Gillett, who first played in under-11s in Bribie, said despite being forced to retire, he looked forward to the next chapter in his life.
"I thought I'd go okay today, but as soon as I sat down I could see the family, the kids, the staff and players - they got me a beaut. But I'm looking forward to seeing what's next," Gillett said.
"Back in under-11s we were playing barefoot and that was very fun and enjoyable... just running around the paddock and enjoying team sport - there's no better feeling. The mates I made back then, I'm still mates with now.
"From Bribie to pulling on the green and gold jersey - I have always loved playing footy, enjoyed it and never wanting to let my mates down on the field is the way I've always tried to carry myself as a player.
"To come and play one game here at the Broncos was a great achievement, and then to play 200 is something special and to go from there, to represent Queensland and play 20 Origin games with them, I played with some of the legends of the game, and that's something I'm very thankful for. To have those people in my life and impact my footy career is something special.
"My Maroons debut would be a standout moment for me. Even though it was down in Melbourne. I think I played just under 20 minutes. I remember running out there and looking around me, seeing the legends of the game I was playing with, I was just in shock. I didn't know what to think.
"Then I came off the field. The 18 minutes went so quick. I was so lucky to get to play with some of the biggest legends of the game.
"For me, it has always been about doing my best at club footy first, doing the right things.

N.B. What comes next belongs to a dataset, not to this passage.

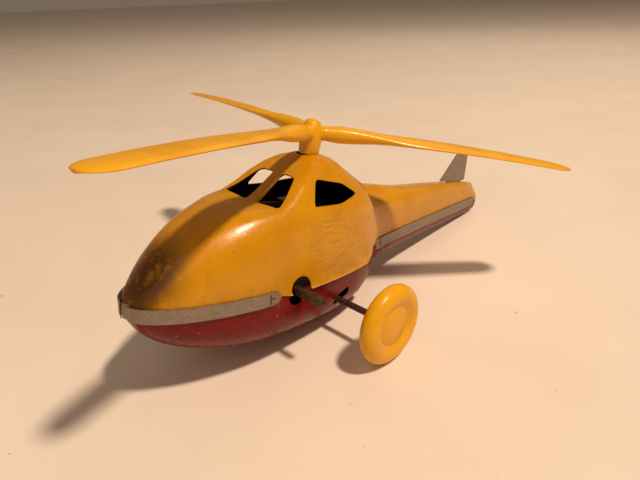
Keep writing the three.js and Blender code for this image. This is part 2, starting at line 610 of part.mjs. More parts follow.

The way I played my game was not letting my mate down beside me. That's the big thing with Origin. If you want to play Origin you need to be trusted to do your job, week in, week out. Players need to be able to have faith in you.
"It's about doing your best. It's not about the big plays in Origin, it's about doing all the little things that add up to the end result, and that's a win. Playing Origin doesn't take a lot of talent, just a lot of effort. That's one thing you do need to pull on the Maroons jersey.
"Moving on from playing for Queensland, I got to represent Australia as well, which is something I never thought would happen in my wildest dreams. But it happened and I got to win a Four Nations and the World Cup as well. That's something I'll never forget."
Gillett said "any kids out there that want to jump into a team sport, go ahead and do it. You'll make some lifelong friends - that's for sure".